LEW TABACKIN: I started out on the flute and when I was fifteen, I decided I wanted to play the tenor. Once I started playing the saxophone, I really started to get interested in music. Before that, it wasn't that important to me. From that point, I started to really try to make up for lost time because I felt that I started late. I picked up the tenor and within an hour, I had a sound and a concept that was quite respectable. It didn't take me very long. I started going to jam sessions and playing and one thing lead to another and I just went with it and never turned back. It's like the old Lester Young quotation. Lester Young was the drummer in his family band and he decided he wanted to switch to another instrument and they took him to a shop and he picked up the tenor and he said, 'When I put the horn in my mouth, I knew the bitch was for me.' It is kind of a similar thing. I had an empathy for the saxophone, for the tenor saxophone. It was fairly natural.

FJ: Influences?

LT: At the time, it was the very beginning, but Philadelphia, for some reason, there was a lot of interest in Al Cohn and I had some of his records and that was probably my first influence. There was a guy who lived next door to me in Philadelphia who had a record collection and I started to listen to some of his stuff, but Al Cohn was my first guy.

FJ: The historical significance of Philly jazz, due in part to John Coltrane, has had considerable weight.

LT: Oh, yeah, one of the few things that was good about Philadelphia was there was a very strong jazz music scene.
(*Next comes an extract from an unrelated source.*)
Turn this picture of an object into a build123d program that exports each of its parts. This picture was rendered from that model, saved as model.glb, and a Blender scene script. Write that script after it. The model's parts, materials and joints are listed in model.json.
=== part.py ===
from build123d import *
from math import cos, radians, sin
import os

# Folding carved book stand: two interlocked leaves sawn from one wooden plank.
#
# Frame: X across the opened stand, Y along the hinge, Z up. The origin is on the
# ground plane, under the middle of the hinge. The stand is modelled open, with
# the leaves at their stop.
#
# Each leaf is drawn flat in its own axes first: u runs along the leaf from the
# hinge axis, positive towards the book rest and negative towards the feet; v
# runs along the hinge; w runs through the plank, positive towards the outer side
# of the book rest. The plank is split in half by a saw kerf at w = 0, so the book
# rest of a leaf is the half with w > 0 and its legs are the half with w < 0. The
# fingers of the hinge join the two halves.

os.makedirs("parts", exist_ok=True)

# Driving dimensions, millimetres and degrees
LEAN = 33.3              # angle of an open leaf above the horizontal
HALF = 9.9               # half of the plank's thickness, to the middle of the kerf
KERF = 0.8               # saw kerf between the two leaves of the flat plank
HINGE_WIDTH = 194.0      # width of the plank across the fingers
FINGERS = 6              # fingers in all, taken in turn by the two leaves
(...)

After I started playing the saxophone for a few months, I started to go and try and sit in in a lot of jam sessions and they were fairly tolerant of novices. The better players, the more experienced players would be encouraging. There were the jazz coffee shops where we could play and experiment and then move on to second tier jazz clubs. It was OK. I was still going to school when all this was happening. It was a good place to get started. There were a lot of great, local musicians to listen to.

FJ: Who mentored your development?

LT: Oh, boy, Fred, I haven't thought about that. I think it was more of a collective thing. It was more of peers discussing the latest discoveries and then you can kind of relay your own experiences. It was more like a peer group situation. When I was twenty, I decided I wanted to know more about the history of my instrument and at that time, I was kind of a Coltrane clone and I figured it was counterproductive to emulate someone. It was a dead end, so there was a trombone player who had a large record collection and he let me listen to many great players and it opened my ears up. It opened my whole concept and so I began to find my identity through understanding the tradition.

FJ: Tradition can also become a burden.